Yesterday was a day when I, like many of us, experienced some conflicted emotions. Not only over John Edwards's revelations, which have been hashed and analyzed here beyond my ability to add anything to them. But I also felt conflicting emotions over something else.
For a while, I was watching the opening ceremonies to the Olympics with my younger daughter. Three and a half years ago, we met in a South China city. She clutched a bag of pulverized animal crackers in her hand and cried in fear and anguish. I cried, too--with joy, and with sorrow. She'd lost so much in her young life. Within 48 hours (or less) of her birth, she was tucked into a cardboard box with a blanket and left at a gate in a public place where someone would be sure to find her. Two months later, her tiny photo appeared, with a couple dozen others, in the local newspaper. A regular thing, these ads. Before children in China may be placed for adoption with anyone, native or foreign, they must be certified as orphans. So public notices must be posted of children found abandoned, to give the parents or other family the opportunity to claim them. Typically, no one does.

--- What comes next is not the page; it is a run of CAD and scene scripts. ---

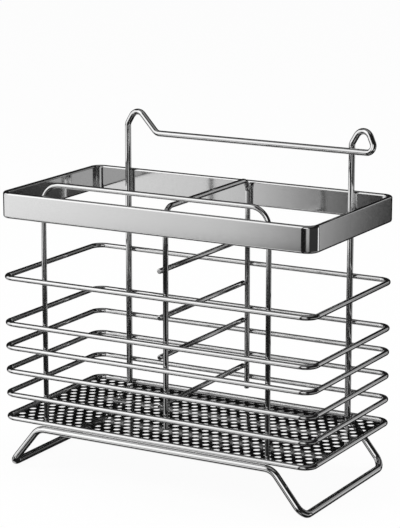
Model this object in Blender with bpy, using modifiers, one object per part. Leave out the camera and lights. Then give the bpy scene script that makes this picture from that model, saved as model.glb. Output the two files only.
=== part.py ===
"""Stainless steel wire holder with a drained tray and two compartments.

A cage of stacked wire hoops stands on a bent wire foot. A perforated plate drains it, a flat
band closes its top, and three bent wire frames tie everything together: the front frame, the
back frame with its bar and its two hangers, and the frame that divides the cage in two.

Lengths are in metres and angles in degrees. X runs along the front, from left to right, Y runs
from the front to the back, and Z is up. The origin lies under the middle of the cage, on the
surface that the foot stands on. All the pieces are welded on the real object, so neighbours
meet across CONTACT_GAP and nothing moves.
"""
import math

import bmesh
import bpy
from mathutils import Vector

# Space left between pieces that are welded together
CONTACT_GAP = 0.0003

# Cage of wire hoops, measured outside the wire, and the heights of the hoops over the tray rim
CAGE_WIDTH = 0.200
CAGE_DEPTH = 0.1046
HOOP_WIRE = 0.0030
HOOP_CORNER = 0.0068
LOWER_HOOPS = 4
LOWER_HOOP_PITCH = 0.014
TOP_HOOP_RISE = 0.083

# Wire foot: how far its floor bars stay inside the cage, and how far its legs come down and out
FOOT_WIRE = 0.0041
FOOT_INSET = 0.003
FOOT_DROP = 0.0238
FOOT_REACH = 0.0193
FOOT_RAIL_BEND = 0.009
FOOT_FLOOR_BEND = 0.007

# Flat band around the top, as thick as the hoop wire because both meet the same uprights
BAND_RISE = 0.1177
BAND_HEIGHT = 0.015
BAND_CORNER = 0.0072
BAND_SIDE_INSET = 0.0004
BAND_EDGE_ROUND = 0.0013

# Front frame: two uprights inside the cage's corners and the handle bar above the band. It is
# welded in a little left of the middle.
FRONT_WIRE = 0.0029
FRONT_INSET = 0.0285
FRONT_SHIFT = -0.0006
FRONT_BAR_RISE = 0.0065
FRONT_BEND = 0.011

# Back frame: two uprights, the back bar, an open peak on the left and a loop on the right
BACK_WIRE = 0.0036
BACK_INSET = 0.0262
BACK_BAR_RISE = 0.0238
HANGER_RISE = 0.0114
HANGER_BEND = 0.0056
LEAN_RISE = 0.0038
LEAN_ANGLE = 59.8
LEAN_BEND = 0.005
PEAK_ANGLE = 42.0
PEAK_BEND = 0.005
LOOP_ANGLE = 61.7
LOOP_BEND = 0.0037

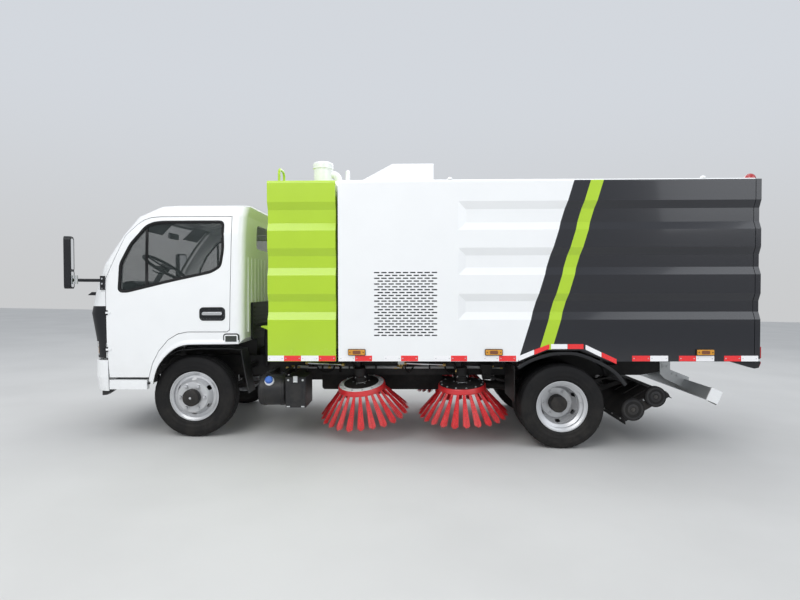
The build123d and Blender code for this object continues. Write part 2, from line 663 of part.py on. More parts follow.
screen_face = outline(screen_line, 40)
screen_hole = cross_plate(screen_face, -1300, -250)
cab -= screen_hole
rear_window = outline([(-521, 1735), (521, 1735), (521, 1962), (-521, 1962)], 45)
rear_hole = cross_plate(rear_window, 400, 700)
cab -= rear_hole
tilt_ear = block(tilt_x - 30, tilt_x + 30, rail_outer - 18, rail_outer, tilt_z, 785)
tilt_ear += rod_y(tilt_x, tilt_z, rail_outer - 18, rail_outer, 30)
tilt_ear -= rod_y(tilt_x, tilt_z, 300, 500, tilt_pin_radius + seat_gap)
cab += both_sides(tilt_ear)
cab += [block(cab_rear - 10, cab_rear + 12, y - 22, y + 22, 960, 1640) for y in range(-770, 771, 110)]
knuckle_radius = door_pin_radius + 4
for z0 in door_hinge_rows:
    pocket = rod_z(door_hinge_x, door_hinge_y, z0 - 1, z0 + 43, knuckle_radius + 2.5)
    pocket += block(door_hinge_x - 34, door_hinge_x + 1, door_hinge_y - 9.5, door_hinge_y + 6,
                    z0 - 1, z0 + 43)
    for side in both_sides(pocket):
        cab -= side
swing_relief = rod_z(door_hinge_x, door_hinge_y, 540, panel_bottom, door_wall + 16)
for side in both_sides(swing_relief):
    cab -= side
keep("cab_shell", cab)
front_panel -= [block(-1300, -860, -520, 520, z, z + 22) for z in range(776, 960, 40)]

glass_skin = glass_outside - glass_inside
windscreen = glass_skin & cross_plate(offset(screen_face, -seat_gap), -1300, -250)
rear_glass = glass_skin & cross_plate(offset(rear_window, -seat_gap), 400, 700)
keep("cab_glass", windscreen, rear_glass)

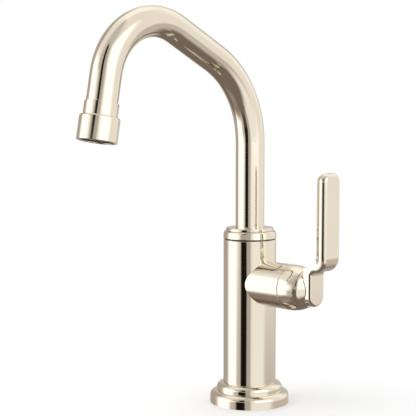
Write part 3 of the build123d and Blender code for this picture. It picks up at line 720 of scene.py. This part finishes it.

Another year goes by, and she has adjusted well to her life at the orphanage. She was, as far as I know, well cared for and loved. She was certainly alert and healthy when we met, though angry and sad and frightened for several days. She'd lost the only caregivers she remembered, and she was stuck with this big dork who didn't look anything like anyone she knew, and who spoke in a language she couldn't understand. But, after a few days, she loosened up and started smiling, deciding that since I was feeding and cuddling her, she could give me a shot.
I was only in China a couple of weeks, but I was amazed. On the one hand, the place is incredible. Civilizations have flourished there for thousands of years. The mind-boggling things to be seen there are too numerous to name. But in many ways, it's obviously an awful place. The environmental degradation. The wholesale exploitation of workers for near-slave wages. The oppressive government, complete with the social engineering which created the conditions that resulted in the abandonment of my little girl.
The people amazed me, too. I didn't really know what to expect, to be honest. I'm not sure, if I were Chinese, how I'd feel about a bunch of foreigners swooping in to take our baby girls back to live with them. But they were unfailingly polite and even, it seemed to me, supportive. We heard many comments: "She is very lucky." "Now she can have the opportunity to go to school and get an education." "Now she will not grow up in poverty." "Now she can be somebody and have a family who can love her." And, incidentally, "She is very beautiful." All true. But she was leaving this amazing place, rich in heritage, that lives in her blood still. Whatever else I do for her, I can never be that for her.
And so, last night, I watched some of the opening ceremonies. With my beautiful, healthy, happy, goofy American daughter whose brown skin and black hair and deep chocolate-brown eyes are nothing like mine. I couldn't help feeling conflicted about it. The political oppression, environmental degradation, the nightmarish government, the lack of openness--all of that has been well-documented and discussed here. It's all true. And even with the incredible Olympic venues, many people's homes were razed to build them. But the spectacle was breathtaking beyond words. I couldn't help feeling teary.
China is a deeply flawed country that still means a lot to me. Kind of like some people I know.